• Required task
Reproduce exactly the lines from the one containing "point.x = copysign((half_length" down to the one containing "if empty is", including both of those lines, and nothing else.

* Begin *

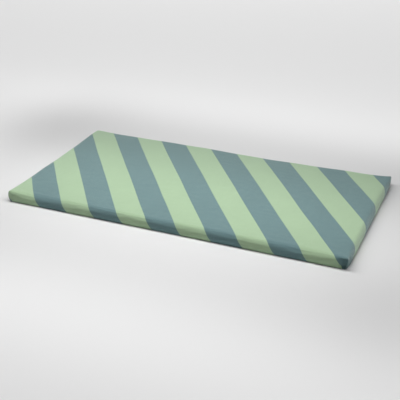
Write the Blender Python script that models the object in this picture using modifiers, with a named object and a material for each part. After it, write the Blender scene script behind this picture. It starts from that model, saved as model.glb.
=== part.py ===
"""Bench cushion: a thin oblong pad in a sewn cloth cover, one filled solid.

The top cloth rolls over the filling on all four sides and is closed at each corner by one upright
seam. The roll is wide and soft along the sides and tight at the corners, where the seam holds it.
The sides draw in between the corners, the top has a low crown, and the underside is flat.

Metres, +Z up. The pad rests on z = 0, centred on the origin, with its long side along X.
"""

from math import copysign

import bmesh
import bpy
import numpy as np

MM = 0.001

# Driving dimensions.
LENGTH = 900 * MM
WIDTH = 480 * MM
THICKNESS = 30 * MM

CROWN = 1.5 * MM  # the middle of the top over its rim
EAR_LIFT = 1.2 * MM  # a top corner over the rim beside it
EAR_REACH = 90 * MM  # how far along a side a corner seam still shapes the cloth
LONG_SIDE_DRAWN_IN = 2.5 * MM  # halfway along a long side, at its top edge
SHORT_SIDE_DRAWN_IN = 1.2 * MM  # halfway along a short side, at its top edge
FOOT_SHARE = 0.4  # how much of that the foot of a side draws in

RIM = THICKNESS - CROWN  # height of the top cloth where it starts to roll over
TOUCH = 0.01 * MM  # closer than this is on the side

# The cage is a block with these cuts: loops at three distances in from each side, two round the
# sides, and a few across the middle.
ROLL_LOOPS = (3, 14, 70)  # mm in from a side
SIDE_LOOPS = (8, 18)  # mm up
LONG_CUTS = (-190, 0, 190)  # mm along X
CROSS_CUTS = (0,)  # mm along Y

# Where each loop of the block goes, as a section through a side: mm in from the side's furthest
# reach, and up as a share of the rim's height. Smoothing draws the walls in by about 0.4 mm, so
# their loops stand that much outside the pad's size.
#   place on the block in mm, (in, up) halfway along a side, (in, up) at a corner
SIDE_SECTION = (  # the place is a height on the side
    (0, (2.6, 0.0), (2.6, 0.0)),
    (8, (-0.3, 0.28), (-0.4, 0.28)),
    (18, (0.3, 0.60), (-0.4, 0.63)),
    (30, (4.2, 0.85), (1.3, 0.93)),
)
TOP_SECTION = (  # the place is a distance in from the side
    (3, (9.0, 0.95), (4.0, 0.99)),
    (14, (18.0, 0.99), (14.0, 1.0)),
    (70, (70.0, 1.0), (70.0, 1.0)),
    (450, (450.0, 1.0), (450.0, 1.0)),
)
UNDER_SECTION = (
    (3, (7.0, 0.0), (5.0, 0.0)),
    (14, (16.0, 0.0), (14.0, 0.0)),
    (70, (70.0, 0.0), (70.0, 0.0)),
    (450, (450.0, 0.0), (450.0, 0.0)),
)

# The corner seam pulls the cloth in beside it. The seam round the underside holds the foot straight.
#   mm along the side from the corner, mm pulled in
SEAM_TUCK = ((0, 1.4), (3, 1.3), (14, 0.0))

COVER_GREEN = (0.47, 0.60, 0.42, 1.0)
COVER_ROUGHNESS = 0.9
SMOOTHING_STEPS = 2


def clear_scene():
    for thing in list(bpy.data.objects):
        bpy.data.objects.remove(thing, do_unlink=True)


def cut_block():
    """A block of the pad's driving dimensions standing on z = 0, cut along every loop of the cage."""
    cage = bmesh.new()
    bmesh.ops.create_cube(cage, size=1.0)
    for corner in cage.verts:
        corner.co.x *= LENGTH
        corner.co.y *= WIDTH
        corner.co.z = (corner.co.z + 0.5) * THICKNESS
    long_loops = [side * (LENGTH / 2 - loop * MM) for loop in ROLL_LOOPS for side in (-1, 1)]
    cross_loops = [side * (WIDTH / 2 - loop * MM) for loop in ROLL_LOOPS for side in (-1, 1)]
    cuts = [((1, 0, 0), place) for place in long_loops + [cut * MM for cut in LONG_CUTS]]
    cuts += [((0, 1, 0), place) for place in cross_loops + [cut * MM for cut in CROSS_CUTS]]
    cuts += [((0, 0, 1), loop * MM) for loop in SIDE_LOOPS]
    for normal, place in cuts:
        everything = cage.verts[:] + cage.edges[:] + cage.faces[:]
        point = [place * share for share in normal]
        bmesh.ops.bisect_plane(cage, geom=everything, plane_co=point, plane_no=normal)
    return cage


def read_section(rows, place, nearness):
    """In and up, in metres, at a place on the block, from halfway along a side (nearness 0) to a corner (1)."""
    places = [row[0] * MM for row in rows]
    found = []
    for column, unit in ((0, MM), (1, RIM)):
        halfway = np.interp(place, places, [row[1][column] for row in rows])
        corner = np.interp(place, places, [row[2][column] for row in rows])
        found.append(float(halfway + (corner - halfway) * nearness) * unit)
    return found


def section(gap, height, nearness):
    """In and up for a point of the block that lies gap in from a side, at that height."""
    if gap < TOUCH:
        return read_section(SIDE_SECTION, height, nearness)
    if height < TOUCH:
        return read_section(UNDER_SECTION, gap, nearness)
    if height > THICKNESS - TOUCH:
        return read_section(TOP_SECTION, gap, nearness)
    return gap, height  # it is on the wall of the side round the corner


def seam_nearness(distance):
    """1 at a corner seam, falling to 0 where the seam no longer shapes the cloth."""
    return max(0.0, 1.0 - distance / EAR_REACH)


def seam_tuck(gap, distance, height):
    """How far a wall is pulled in at that distance along it from a corner seam."""
    if gap > TOUCH or height < TOUCH:
        return 0.0
    places, pulls = zip(*SEAM_TUCK)
    return float(np.interp(distance / MM, places, pulls)) * MM


def gaps_to_sides(point):
    """How far a point of the block lies in from its nearest short side and its nearest long side."""
    return LENGTH / 2 - abs(point.x), WIDTH / 2 - abs(point.y)


def crease_underside_seam(cage):
    """Keeps the seam round the underside crisp, so that the pad lies flat right out to it."""
    seam_crease = cage.edges.layers.float.new("crease_edge")
    corner_crease = cage.verts.layers.float.new("crease_vert")
    for edge in cage.edges:
        middle = (edge.verts[0].co + edge.verts[1].co) / 2
        if middle.z < TOUCH and min(gaps_to_sides(middle)) < TOUCH:
            edge[seam_crease] = 1.0
    for vertex in cage.verts:
        if vertex.co.z < TOUCH and max(gaps_to_sides(vertex.co)) < TOUCH:
            vertex[corner_crease] = 1.0


def place_on_pad(point):
    """Moves one point of the block to its place on the pad's cage."""
    half_length, half_width = LENGTH / 2, WIDTH / 2
    gap_x, gap_y = gaps_to_sides(point)
    along, across = point.x / half_length, point.y / half_width
    near_x, near_y = seam_nearness(gap_x), seam_nearness(gap_y)

    in_x, up_x = section(gap_x, point.z, near_y)
    in_y, up_y = section(gap_y, point.z, near_x)
    in_x += seam_tuck(gap_x, gap_y, point.z)
    in_y += seam_tuck(gap_y, gap_x, point.z)

    drawn = FOOT_SHARE + (1 - FOOT_SHARE) * point.z / THICKNESS
    reach_x = 1 - SHORT_SIDE_DRAWN_IN / half_length * (1 - across**2) * drawn
    reach_y = 1 - LONG_SIDE_DRAWN_IN / half_width * (1 - along**2) * drawn

    if point.z > THICKNESS - TOUCH:
        crown = CROWN * (1 - along**2) * (1 - across**2)
        up = min(up_x, up_y) + crown + EAR_LIFT * near_x * near_y
    elif point.z < TOUCH:
        up = max(up_x, up_y)
    else:
        up = up_x if gap_x < TOUCH else up_y

    point.x = copysign((half_length - in_x) * reach_x, point.x) if abs(point.x) > TOUCH else 0.0
    point.y = copysign((half_width - in_y) * reach_y, point.y) if abs(point.y) > TOUCH else 0.0
    point.z = up


def cover_material():
    material = bpy.data.materials.new("cover_cloth")
    material.use_nodes = True
    shader = material.node_tree.nodes["Principled BSDF"]
    shader.inputs["Base Color"].default_value = COVER_GREEN
    shader.inputs["Roughness"].default_value = COVER_ROUGHNESS
    shader.inputs["Metallic"].default_value = 0.0
    return material


def make_cushion(collection):
    """The filled cover: the cut block with its points moved to the pad's cage, then smoothed."""
    cage = cut_block()
    crease_underside_seam(cage)
    for vertex in cage.verts:
        place_on_pad(vertex.co)
    mesh = bpy.data.meshes.new("cushion")
    cage.to_mesh(mesh)
    cage.free()
    mesh.shade_smooth()
    mesh.materials.append(cover_material())
    cushion = bpy.data.objects.new("cushion", mesh)
    collection.objects.link(cushion)
    smoothing = cushion.modifiers.new("Smooth form", "SUBSURF")
    smoothing.levels = SMOOTHING_STEPS
    smoothing.render_levels = SMOOTHING_STEPS
    return cushion


clear_scene()
parts = bpy.data.collections.new("Bench cushion")
bpy.context.scene.collection.children.link(parts)
make_cushion(parts)
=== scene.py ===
# %% [markdown]
# # A bench cushion in striped cloth
#
# The real thing is a slab of seat foam in a sewn cover. One cloth covers the top and folds down
# over the sides, each corner is closed by an upright seam, and a plain cloth closes the underside.
# This notebook dresses the construction model with that cover. It could be done with one rounded
# box and a picture of stripes, but the charm of the real one is in how the cloth rolls over the
# foam, wide and soft along the sides and tight at the corners, so the cover gets its own surface.

import bpy
import numpy as np
from mathutils import Euler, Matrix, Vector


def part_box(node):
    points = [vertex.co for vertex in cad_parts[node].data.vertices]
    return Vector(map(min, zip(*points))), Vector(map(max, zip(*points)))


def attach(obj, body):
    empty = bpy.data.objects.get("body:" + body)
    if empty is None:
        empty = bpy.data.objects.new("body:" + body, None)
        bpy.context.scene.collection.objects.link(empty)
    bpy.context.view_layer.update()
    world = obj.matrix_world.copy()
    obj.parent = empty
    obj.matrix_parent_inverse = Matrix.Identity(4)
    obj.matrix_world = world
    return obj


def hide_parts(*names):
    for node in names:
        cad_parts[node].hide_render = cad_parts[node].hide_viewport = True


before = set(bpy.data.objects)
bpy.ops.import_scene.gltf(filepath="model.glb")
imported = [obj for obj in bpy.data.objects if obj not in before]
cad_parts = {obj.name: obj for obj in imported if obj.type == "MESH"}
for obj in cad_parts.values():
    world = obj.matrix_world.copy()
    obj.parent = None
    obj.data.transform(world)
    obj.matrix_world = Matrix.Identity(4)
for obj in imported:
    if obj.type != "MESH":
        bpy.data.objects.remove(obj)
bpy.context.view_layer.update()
MM = 0.001
SAME_PLACE = 0.001 * MM  # points closer together than this are one point
_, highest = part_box("cushion")
HALF_LENGTH, HALF_WIDTH, THICKNESS = highest.x, highest.y, highest.z
print(f"pad: {2000 * HALF_LENGTH:.1f} x {2000 * HALF_WIDTH:.1f} x {1000 * THICKNESS:.1f} mm")

# %% [markdown]
# ## The camera
#
# A product photographer stands a few steps away with a long lens, so that the far end of the pad
# hardly shrinks. The place, the turn and the lens below were found by matching the outline of the
# pad and the edges of its stripes. A camera looks down its own -Z, so a level camera is turned up
# by 90 degrees about X. What it looks down by comes off that.

# %% Camera
CAMERA_PLACE = (0.7787, -1.8961, 0.9878)
LOOKS_DOWN = 26.16  # degrees below level
TURNED_LEFT = 22.56  # degrees from +Y towards -X
LEANS = 0.23  # degrees about its own line of sight
SENSOR_WIDTH = 36.0
PICTURE_WIDTH = 400
FOCAL_LENGTH_PX = 858.8


def add_camera():
    """Sets up the camera. Lens in mm = focal length in pixels x sensor width / picture width."""
    camera = bpy.data.objects.new("camera", bpy.data.cameras.new("camera"))
    bpy.context.scene.collection.objects.link(camera)
    camera.data.sensor_width = SENSOR_WIDTH
    camera.data.lens = FOCAL_LENGTH_PX * SENSOR_WIDTH / PICTURE_WIDTH
    camera.location = CAMERA_PLACE
    aim = Euler(np.radians((90 - LOOKS_DOWN, 0, TURNED_LEFT)), "XYZ").to_matrix()
    lean = Euler(np.radians((0, 0, LEANS)), "XYZ").to_matrix()
    camera.rotation_euler = (aim @ lean).to_euler()
    bpy.context.scene.camera = camera
    return camera


camera = add_camera()
print(f"lens {camera.data.lens:.1f} mm")

# %% [markdown]
# ## Floor and light
#
# The pad lies on a plain pale floor in a product studio. A long soft light hangs low, straight over
# its front half, so the top is bright, fades a little to the back and the ends, and the front side
# gets only what the floor sends back up. A big light behind grazes the top, where the nap of the
# cloth catches it as a faint bloom. One light from the front would be simpler, but it would light
# the front side as strongly as the top.
#
# Four more lights hang over the floor on all sides of the pad and make it evenly pale. Each has a
# honeycomb grid, which lets light out only within a narrow cone, so next to none reaches the pad.
# A brighter surround would need no such lights, but it would light the front side too.

# %% Floor and lights
FLOOR_SIZE = 16.0
FLOOR_GREY = 0.78
FLOOR_ROUGHNESS = 0.9


def add_floor():
    """A level square at z = 0 with a pale matt paint."""
    mesh = bpy.data.meshes.new("floor")
    reach = FLOOR_SIZE / 2
    corners = [(-reach, -reach, 0), (reach, -reach, 0), (reach, reach, 0), (-reach, reach, 0)]
    mesh.from_pydata(corners, [], [(0, 1, 2, 3)])
    floor = bpy.data.objects.new("floor", mesh)
    bpy.context.scene.collection.objects.link(floor)
    paint = bpy.data.materials.new("floor_paint")
    paint.use_nodes = True
    shader = paint.node_tree.nodes["Principled BSDF"]
    shader.inputs["Base Color"].default_value = (FLOOR_GREY, FLOOR_GREY, FLOOR_GREY, 1)
    shader.inputs["Roughness"].default_value = FLOOR_ROUGHNESS
    mesh.materials.append(paint)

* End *

• Finished exercise
    point.x = copysign((half_length - in_x) * reach_x, point.x) if abs(point.x) > TOUCH else 0.0
    point.y = copysign((half_width - in_y) * reach_y, point.y) if abs(point.y) > TOUCH else 0.0
    point.z = up


def cover_material():
    material = bpy.data.materials.new("cover_cloth")
    material.use_nodes = True
    shader = material.node_tree.nodes["Principled BSDF"]
    shader.inputs["Base Color"].default_value = COVER_GREEN
    shader.inputs["Roughness"].default_value = COVER_ROUGHNESS
    shader.inputs["Metallic"].default_value = 0.0
    return material


def make_cushion(collection):
    """The filled cover: the cut block with its points moved to the pad's cage, then smoothed."""
    cage = cut_block()
    crease_underside_seam(cage)
    for vertex in cage.verts:
        place_on_pad(vertex.co)
    mesh = bpy.data.meshes.new("cushion")
    cage.to_mesh(mesh)
    cage.free()
    mesh.shade_smooth()
    mesh.materials.append(cover_material())
    cushion = bpy.data.objects.new("cushion", mesh)
    collection.objects.link(cushion)
    smoothing = cushion.modifiers.new("Smooth form", "SUBSURF")
    smoothing.levels = SMOOTHING_STEPS
    smoothing.render_levels = SMOOTHING_STEPS
    return cushion


clear_scene()
parts = bpy.data.collections.new("Bench cushion")
bpy.context.scene.collection.children.link(parts)
make_cushion(parts)
=== scene.py ===
# %% [markdown]
# # A bench cushion in striped cloth
#
# The real thing is a slab of seat foam in a sewn cover. One cloth covers the top and folds down
# over the sides, each corner is closed by an upright seam, and a plain cloth closes the underside.
# This notebook dresses the construction model with that cover. It could be done with one rounded
# box and a picture of stripes, but the charm of the real one is in how the cloth rolls over the
# foam, wide and soft along the sides and tight at the corners, so the cover gets its own surface.

import bpy
import numpy as np
from mathutils import Euler, Matrix, Vector


def part_box(node):
    points = [vertex.co for vertex in cad_parts[node].data.vertices]
    return Vector(map(min, zip(*points))), Vector(map(max, zip(*points)))


def attach(obj, body):
    empty = bpy.data.objects.get("body:" + body)
    if empty is None:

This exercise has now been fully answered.